Methodology
This page explains how the FloorsCalcs calculators are derived and verified — and why they need no ongoing maintenance to stay correct.
1. Timeless math, stable conventions
Every tool computes from a closed-form formula: material needed = area × (1 + waste); boxes = ceil(material ÷ box coverage); tiles = ceil(area × (1 + waste) ÷ tile size); carpet sq yd = area ÷ 9 × (1 + waste); rolls = ceil(area ÷ roll coverage); leveler bags = ceil(area × depth ÷ bag yield); subfloor sheets = ceil(area ÷ 32); trim pieces = ceil(linear ft ÷ piece length); grout lb = area × labeled lb/sq ft; thinset bags = ceil(area ÷ sq ft per bag); install cost = (area × your $/sq ft + labor + Σ add-ons − discount) ×(1 + contingency). The only baked-in numbers are stable identities (9 sq ft = 1 sq yd, a 4×8 sheet = 32 sq ft, ceil for whole units, room geometry) and labeled industry planning typicals (waste % by pattern, box/tile coverage, grout/thinset coverage, expansion gap & acclimation). These do not drift, so the statements stay true over time.
2. No prices, no feeds
There is deliberately no material or labor price, no regional cost index, no product catalog, no installer directory and no live rate. Every cost tool works on the prices you enter from your own quotes and bills ($/sq ft for material, $/hr or flat labor, $/bag, $/roll, $/ft). Labeled cost bands are shown only as a sanity guide. That is why the site is correct regardless of what material or labor prices do.

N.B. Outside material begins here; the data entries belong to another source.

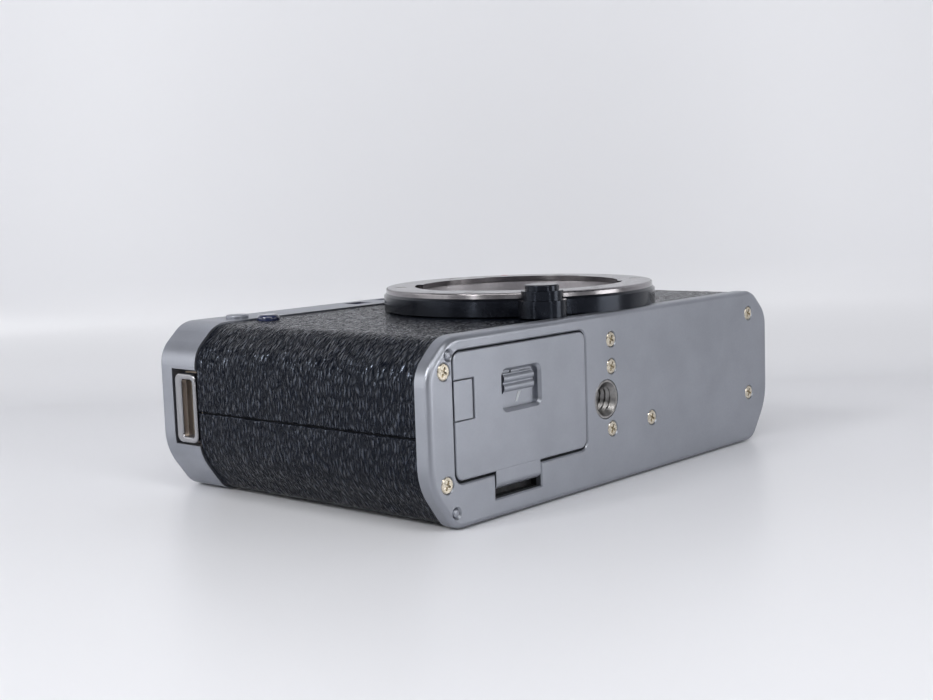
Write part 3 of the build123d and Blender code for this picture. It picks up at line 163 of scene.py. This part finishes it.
def silver_paint():
    """Satin metallic lacquer on a magnesium cover: fine flake and a faint orange peel."""
    s = Shader("silver_paint", Metallic=0.9, IOR=1.5)
    s.tint(s.spread(s.noise(9.0, 3.0), 0, 1), (0.290, 0.304, 0.339), (0.318, 0.332, 0.371))
    s.rough(s.noise(0.35, 2.0), 0.34, 0.42)
    s.bump((s.noise(0.12, 1.0), 0.0016), (s.noise(1.3, 2.0), 0.0022))
    return s.material


def leatherette():
    """Glossy black vinyl: long wrinkles along the wrap, shiny on top and dull in the creases."""
    s = Shader("leatherette", IOR=1.5)
    s.set("Specular Tint", BLUED)
    s.tint(s.spread(s.noise(1.1, 4.0), 0, 1), (0.0022, 0.0029, 0.0055), (0.0044, 0.0056, 0.0098))
    s.rough(s.noise(0.5, 3.0), 0.10, 0.16)
    wrinkle = s.add("ShaderNodeTexVoronoi", feature="DISTANCE_TO_EDGE")
    wrinkle.inputs["Scale"].default_value = 1.0
    sway = s.add("ShaderNodeTexNoise")
    sway.inputs["Scale"].default_value = 1 / SWAY_SIZE
    sway.inputs["Detail"].default_value = 2.0
    s.link(s.place, sway.inputs["Vector"])
    warp = s.add("ShaderNodeVectorMath", operation="MULTIPLY_ADD")
    warp.inputs[1].default_value = (WRINKLE_SWAY,) * 3
    s.link(sway.outputs["Color"], warp.inputs[0])
    s.link(s.place, warp.inputs[2])
    long = s.add("ShaderNodeMapping")
    long.inputs["Scale"].default_value = (1 / WRINKLE_LENGTH, 1 / WRINKLE_WIDTH,
                                          1 / WRINKLE_LENGTH)
    s.link(warp.outputs["Vector"], long.inputs["Vector"])
    s.link(long.outputs["Vector"], wrinkle.inputs["Vector"])
    ridge = s.spread(wrinkle.outputs["Distance"], 0, 1, 0.0, 0.38)
    s.link(s.spread(wrinkle.outputs["Distance"], 0.12, 1.0, 0.12, 0.42),
           s.surface.inputs["Specular IOR Level"])
    s.bump((ridge, 0.18), (s.noise(0.22, 2.0, 0.6), 0.005))
    return s.material


def die_cast():
    """Blackened magnesium casting with a grainy skin."""
    s = Shader("die_cast", Metallic=0.35)
    s.tint(s.spread(s.noise(3.0, 4.0), 0, 1), (0.016, 0.016, 0.018), (0.032, 0.032, 0.035))
    s.rough(s.noise(0.8, 3.0), 0.5, 0.68)
    s.bump((s.noise(0.25, 3.0), 0.012))
    return s.material


def plated(name, dark, light, low, high, grain=0.4):
    """Bare or plated metal with slight tarnish."""
    s = Shader(name, Metallic=1.0)
    s.tint(s.spread(s.noise(0.9, 3.0), 0, 1), dark, light)
    s.rough(s.noise(grain, 2.0), low, high)
    s.bump((s.noise(grain * 0.5, 2.0), 0.0012))
    return s.material


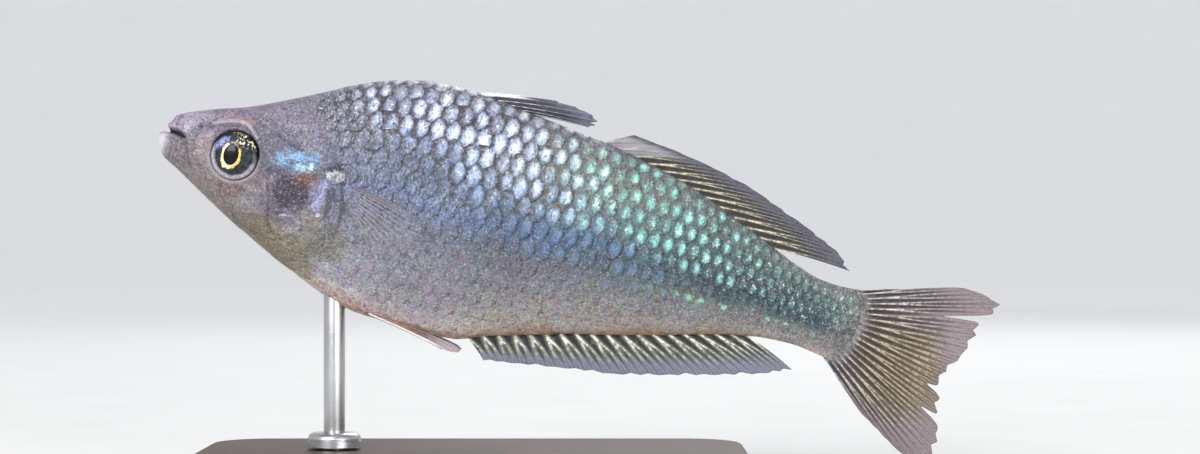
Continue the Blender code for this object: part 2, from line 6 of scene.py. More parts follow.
import bpy
import numpy as np
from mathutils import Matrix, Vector

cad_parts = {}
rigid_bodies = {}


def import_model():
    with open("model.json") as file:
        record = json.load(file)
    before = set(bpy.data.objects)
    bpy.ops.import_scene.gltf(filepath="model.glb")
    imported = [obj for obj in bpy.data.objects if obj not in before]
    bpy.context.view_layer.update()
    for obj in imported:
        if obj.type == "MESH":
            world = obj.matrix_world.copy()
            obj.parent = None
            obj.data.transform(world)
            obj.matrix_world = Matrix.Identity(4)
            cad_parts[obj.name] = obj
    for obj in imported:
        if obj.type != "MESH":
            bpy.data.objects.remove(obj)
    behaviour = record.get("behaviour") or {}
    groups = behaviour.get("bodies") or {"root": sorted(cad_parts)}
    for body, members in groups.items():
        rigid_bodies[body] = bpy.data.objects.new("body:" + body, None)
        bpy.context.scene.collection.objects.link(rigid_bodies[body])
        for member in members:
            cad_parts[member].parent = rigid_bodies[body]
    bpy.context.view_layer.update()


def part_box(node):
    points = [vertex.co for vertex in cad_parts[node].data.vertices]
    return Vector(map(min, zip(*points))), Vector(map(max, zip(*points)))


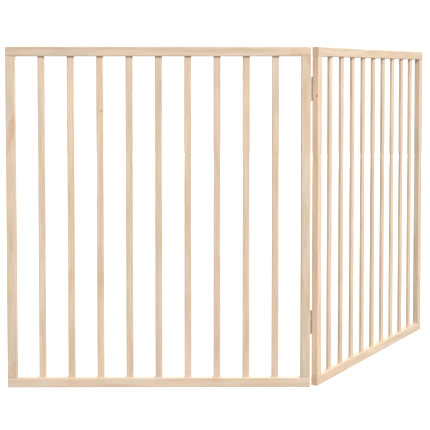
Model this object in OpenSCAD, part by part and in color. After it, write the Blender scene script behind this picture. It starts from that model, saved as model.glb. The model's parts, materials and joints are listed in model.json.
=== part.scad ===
// Free-standing pet gate: two slatted pine panels joined by a pair of butt hinges.
// The origin is the centre of the front panel's underside. X runs along the front panel towards
// the hinges, Y runs from its front face to its back, and Z is up.

/* [Panels] */
// Width of each panel over its end faces
panel_w = 800; // [500:10:1200]
// Height of each panel from the floor to its top
panel_h = 900; // [500:10:1300]
// Thickness of the rails and stiles, from the front face to the back
frame_t = 18; // [15:1:40]
// Height of the top and bottom rails
rail_h = 25; // [20:1:60]
// Width of the stiles
stile_w = 25; // [20:1:60]
// Rounding along the long edges of the rails and stiles
frame_ease = 2; // [0.5:0.25:3]
// Angle that the side panel is folded back from straight
fold_angle = 60; // [0:5:180]

/* [Slats] */
// Number of slats in each panel
slat_count = 9; // [3:1:14]
// Width of a slat's face
slat_w = 18.5; // [12:0.5:30]
// Thickness of a slat
slat_t = 8; // [5:0.5:12]
// Rounding along the long edges of a slat
slat_ease = 1.75; // [0.25:0.25:2]
// Depth that each end of a slat is let into its rail
slat_inset = 8; // [4:1:14]
// Gap on every side between a slat and its mortise
mortise_clearance = 0.1; // [0.05:0.05:0.5]
// Gap above a slat inside the top rail's mortise
mortise_end_gap = 1; // [0.5:0.5:4]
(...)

3. The grout-coverage derivation
The grout calculator uses a labeled coverage in lb per sq ft looked up by tile size and joint width. The underlying physics is grout_lb/sq ft ≈ ((L + W) ÷ (L × W)) × joint_width × joint_depth × density — smaller tiles (more joint per sq ft) and wider joints use more grout. We publish the labeled coverage and let you confirm it against your grout bag, which already prints a coverage chart.
4. Numeric self-check
Every formula is asserted against a worked example with known numbers (for instance: a 200 sq ft room at 10% waste needs 220 sq ft — 11 boxes at 20 sq ft a box; a flooring install of 200 sq ft at $5/sq ft + $400 labor + $500 add-ons at 10% contingency is about $2,090; a 100 sq ft tile floor at $10/sq ft + $500 labor is $1,650; 100 sq ft of 12×12 tile with a 1/4" joint takes about 10 lb of grout; 120 sq ft leveled 1/2" deep takes 6 bags; refinishing 400 sq ft at $3/sq ft + $200 stain is about $1,540). A release gate runs all of these and fails on any mismatch, so "verification" here is mathematical correctness plus accurate conventions — not a time-based check.

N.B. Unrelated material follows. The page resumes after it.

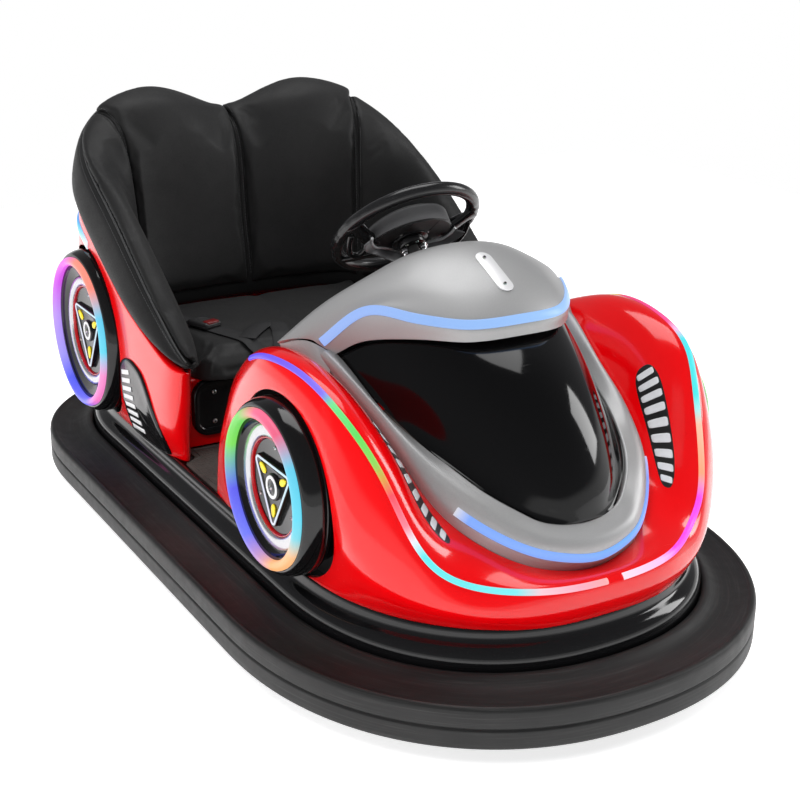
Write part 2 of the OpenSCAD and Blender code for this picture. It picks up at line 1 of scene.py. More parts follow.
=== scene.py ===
import math
import bpy
import bmesh
import numpy as np
from mathutils import Vector, Matrix


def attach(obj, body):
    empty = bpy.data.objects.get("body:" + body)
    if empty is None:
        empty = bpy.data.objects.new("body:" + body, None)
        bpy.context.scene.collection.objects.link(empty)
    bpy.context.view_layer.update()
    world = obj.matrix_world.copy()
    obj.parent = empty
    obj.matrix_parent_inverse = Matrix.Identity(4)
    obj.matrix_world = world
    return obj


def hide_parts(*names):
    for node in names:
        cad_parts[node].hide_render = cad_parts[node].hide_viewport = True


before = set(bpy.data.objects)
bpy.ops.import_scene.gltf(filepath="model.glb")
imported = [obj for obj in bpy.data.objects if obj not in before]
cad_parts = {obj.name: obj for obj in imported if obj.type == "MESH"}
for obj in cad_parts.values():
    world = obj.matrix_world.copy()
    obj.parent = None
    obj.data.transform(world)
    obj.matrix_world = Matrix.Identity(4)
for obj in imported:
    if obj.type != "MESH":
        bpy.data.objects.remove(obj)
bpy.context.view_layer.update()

SC = bpy.context.scene
MM = 0.001

# ------------------------------------------------------------------ camera
def make_camera():
    az, el, roll, dist = -31.19, 20.19, 0.97, 2.998
    target = Vector((0.0026, -0.137, 0.366))
    a, e, r = map(math.radians, (az, el, roll))
    back = Vector((math.sin(a) * math.cos(e), -math.cos(a) * math.cos(e), math.sin(e)))
    right = Vector((math.cos(a), math.sin(a), 0.0))
    up = back.cross(right)
    r2 = math.cos(r) * right + math.sin(r) * up
    u2 = -math.sin(r) * right + math.cos(r) * up
    cam = bpy.data.cameras.new("camera")
    cam.lens = 36.0 * 1434.8 / 800.0
    cam.sensor_width = 36.0
    cam.clip_start, cam.clip_end = 0.05, 200.0
    ob = bpy.data.objects.new("camera", cam)
    m = Matrix((r2, u2, back)).transposed().to_4x4()
    m.translation = target + back * dist
    ob.matrix_world = m
    SC.collection.objects.link(ob)
    SC.camera = ob
make_camera()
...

5. Estimate or quantity guide, not a bid or a spec
The contingency %, waste %, box/tile coverage, grout/thinset coverage, expansion gap and cost bands are labeled planning typicals — a starting point, not a spec. Every result is a planning estimate or a material-quantity guide: get itemized written quotes from licensed, insured flooring installers, confirm coverage on your product’s box/spec sheet, and buy 5–10% extra for cuts, waste and future repairs. A subfloor sheet is a coverage/prep quantity, not a structural design; a heated-floor mat is a user-entered cost line-item, not a heat-load calculation. Nothing here is an installation procedure, an engineering determination, or safety advice.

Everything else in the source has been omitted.